---------- Data provided
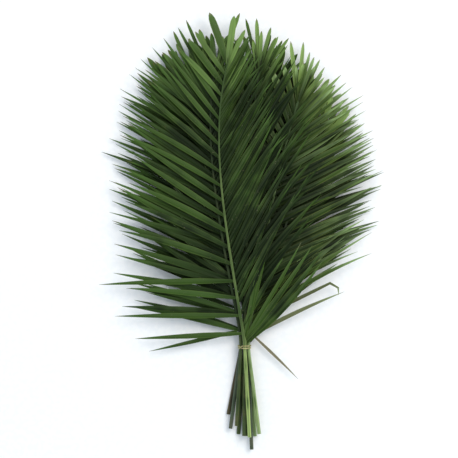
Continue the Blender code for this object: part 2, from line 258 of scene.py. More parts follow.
@dataclass(frozen=True)
class StemFinish:
    """Fresh cut palm petiole. Gives a smooth skin with long fibres, and a pale cut end with dark dots."""

    name: str
    dark: str
    light: str
    # Darker green of the rachis among its leaflets, partly painted shade of the leaflets over it
    leafy: str
    stain: str
    stain_share: float
    cut: str
    cut_dots: str
    roughness: float
    shine: float
    streak: float = 1.1
    streak_length: float = 42.0
    blot: float = 19.0
    dot: float = 0.9

    def build(self) -> Material:
        """Makes the material from the mesh numbers along, around, groove, cut and leafy.

        Returns:
            The material.
        """
        sheet = NodeSheet(self.name)
        names = ("along", "around", "groove", "cut", "leafy")
        along, around, groove, cut, leafy = map(sheet.attribute, names)
        # Fibres are 0.3 mm across. They are drawn about 1 mm across so that the picture can hold them
        unrolled = sheet.add("ShaderNodeCombineXYZ", None, {"X": along, "Y": around})
        scale = (self.streak / self.streak_length, 1.0, 1.0)
        drawn_out = sheet.add("ShaderNodeVectorMath", {"operation": "MULTIPLY"}, {0: unrolled, 1: scale})
        fibres = sheet.noise(self.streak, 3.0, drawn_out)
        colour = sheet.blend(sheet.ramp(fibres, 0.34, 0.56), self.dark, self.light)
        # The channel along the top is painted darker than the ridges beside it: painted shade in the groove
        colour = sheet.blend(sheet.math("MULTIPLY", groove, 0.7), colour, self.dark)
        blots = sheet.noise(self.blot, 4.0)
        colour = sheet.blend(sheet.ramp(blots, 0.5, 0.68, 0.0, self.stain_share), colour, self.stain)
        # Where leaflets grow, the rachis takes a darker green, partly painted shade of the leaflets over it
        colour = sheet.blend(sheet.math("MULTIPLY", leafy, 0.75), colour, self.leafy)
        # Towards its tip the rachis is painted darker: painted shade where it lies between the bases of its
        # leaflets
        colour = sheet.blend(sheet.ramp(along, 0.2, 0.32, 0.0, 0.85), colour, self.leafy)
        dots = {"Vector": sheet.place, "Scale": 1.0 / (self.dot * MM)}
        pith = sheet.add("ShaderNodeTexVoronoi", None, dots)
        face = sheet.blend(sheet.ramp((pith, "Distance"), 0.15, 0.4, 0.75, 0.0), self.cut, self.cut_dots)
        colour = sheet.add("ShaderNodeMix", {"data_type": "RGBA"}, {0: cut, "A": colour, "B": face})
        rough_leafy = sheet.ramp(leafy, 0.0, 1.0, self.roughness, 0.66)
        rough = sheet.math("MAXIMUM", sheet.ramp(cut, 0.0, 1.0, self.roughness, 0.85), rough_leafy)
        return sheet.finish(colour, rough, fibres, depth=0.16, ior=1.46, shine=self.shine)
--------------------
[Your goal] Return only the lines spanning from the first line of the material through the line with "cut and leafy.", copied exactly, both ends kept.

[Result for this task]
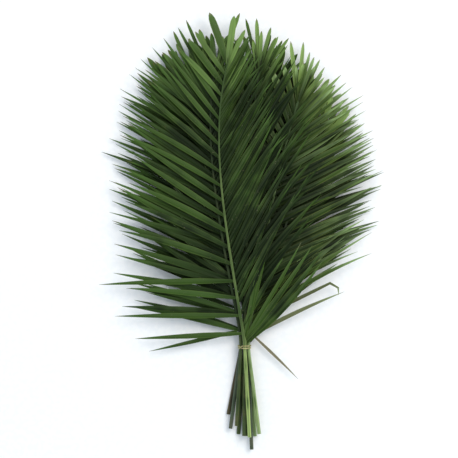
Continue the Blender code for this object: part 2, from line 258 of scene.py. More parts follow.
@dataclass(frozen=True)
class StemFinish:
    """Fresh cut palm petiole. Gives a smooth skin with long fibres, and a pale cut end with dark dots."""

    name: str
    dark: str
    light: str
    # Darker green of the rachis among its leaflets, partly painted shade of the leaflets over it
    leafy: str
    stain: str
    stain_share: float
    cut: str
    cut_dots: str
    roughness: float
    shine: float
    streak: float = 1.1
    streak_length: float = 42.0
    blot: float = 19.0
    dot: float = 0.9

    def build(self) -> Material:
        """Makes the material from the mesh numbers along, around, groove, cut and leafy.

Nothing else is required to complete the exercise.